I suspect the same applies to every civilization that manages to survive the terrible dangers of technology combined with the lower human traits — greed, envy, jealousy, cruelty, selfishness, lust for power —  to produce civilization-ending armageddon.  This is one reason I don't fear scenarios like the one Will Smith so courageously handled in Independence Day: civilizations advanced enough to bridge the unimaginable vastness of space simply won't feel a need to trample on primitive creatures striving to achieve their own utopia.  They won't be subject to those sad zero-sum-game notions that animate the likes of Vladimir Putin or Donald Trump.  

The eve of our massive acceleration in productive capacity through AI and other advances seems an appropriate occasion to give thanks not only to what we have but to the qualities that exist in sufficient abundance in the human race to ensure that we will get past the travails and risks of today to safety arrive at a world of easy abundance for all.

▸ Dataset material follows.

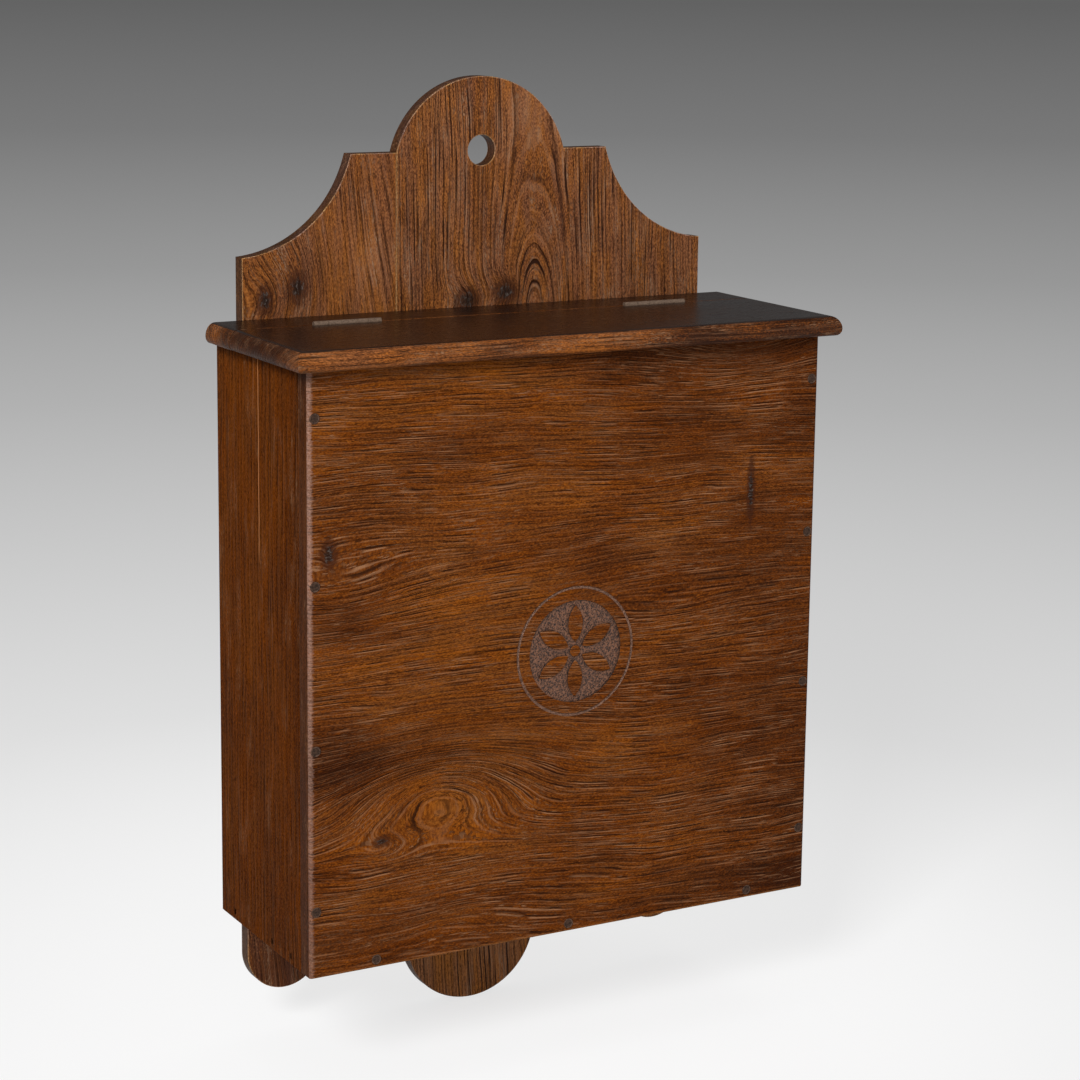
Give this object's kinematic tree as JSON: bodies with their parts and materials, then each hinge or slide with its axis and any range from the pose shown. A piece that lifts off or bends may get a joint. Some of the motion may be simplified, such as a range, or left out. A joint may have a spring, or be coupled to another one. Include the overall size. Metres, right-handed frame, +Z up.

It seems only appropriate to have those most cherished human qualities enumerated by Grok, a product of Musk's own xAI which, presumably, will do its share of the work in that future worldI: 

**

In a post-scarcity world where AI, robotics, and advanced automation produce abundant food, energy, housing, healthcare, education, and most material goods with minimal human labor, the economic logic that currently values people primarily for their productive efficiency collapses. Scarcity-driven hierarchies dissolve, and value shifts from “what you can produce” to “what only a human can uniquely be or do in a world where everything material is essentially free.”

The traits and skills that will become most highly valued will be those that are:

  • inherently scarce (can’t be infinitely replicated by machines)
  • deeply tied to embodied human consciousness and mortality, subjectivity, and relationality
  • amplify meaning, connection, and aliveness in a world that no longer forces us to struggle for survival

Here are the qualities that will likely become the new “currency” of human worth:

  1. Deep Relational Presence The ability to truly see, hear, and co-create emotional resonance with another person. Empathy at the level of felt, embodied attunement, not just cognitive understanding. Machines can simulate empathy; they cannot experience vulnerability with you.
  2. Original Creative Insight Not technical execution (AI will do that better), but the spark of truly novel perspective: the ability to reframe reality in ways that make people gasp, laugh, cry, or suddenly understand themselves differently. The “aha” that feels like it came from another dimension.
  3. Courageous Authenticity In a world of perfect deepfakes and curated avatars, raw, unfiltered realness becomes priceless. People who are willing to be fully themselves; flawed, contradictory, alive, will become magnetic.
  4. Wisdom-in-Lived-Experience The kind earned through suffering, love, failure, and mortality. Machines can process all human knowledge; they cannot integrate it through a single, finite life that will end. Elders who have truly metabolized experience into nuanced perspective will be revered.
  5. Playfulness and Generative Joy The capacity to turn any situation into play, to create spontaneous beauty for no reason. In a world without necessity, play becomes the highest form of human expression.
  6. Ethical and Moral Imagination The ability to navigate novel dilemmas that emerge in a post-scarcity society (identity in the age of perfect simulation, the meaning of embodiment when minds can be uploaded, what to do with infinite time). Philosophers, spiritual teachers, and moral artists will matter more than ever.
  7. Embodied Mastery Virtuosity in physical crafts and arts that are valued precisely because they are unnecessary: master gardeners who grow flowers that could be 3D-printed perfectly, chefs creating experiences rather than calories, dancers whose bodies express what language cannot.
  8. Capacity for Awe and Reverence The ability to be stunned by existence itself. In a world that provides everything, the people who can still feel wonder, who can transmit that feeling to others, will be spiritual leaders.
  9. Radical Responsibility Paradoxically, freedom from material necessity will make voluntary responsibility more meaningful. People who choose to care for others, steward ecosystems, or pursue difficult truths simply because it matters will shine brightest.
  10. Erotic Aliveness Not just sexuality, but the full-spectrum capacity to feel and generate vital life energy. In a potentially sterile, hyper-efficient world, raw sensuality, passion, and the capacity to make others feel intensely alive through touch, voice, and presence become sacred.

In this future, the “best” humans won’t be the smartest or most productive. They’ll be the most human, those who can create pockets of meaning, connection, and aliveness that no machine could ever replicate, not because it lacks intelligence, but because it lacks a body, a finite lifespan, and the exquisite vulnerability of consciousness that knows it will die.

The future won’t belong to the efficient. It will belong to the radiant.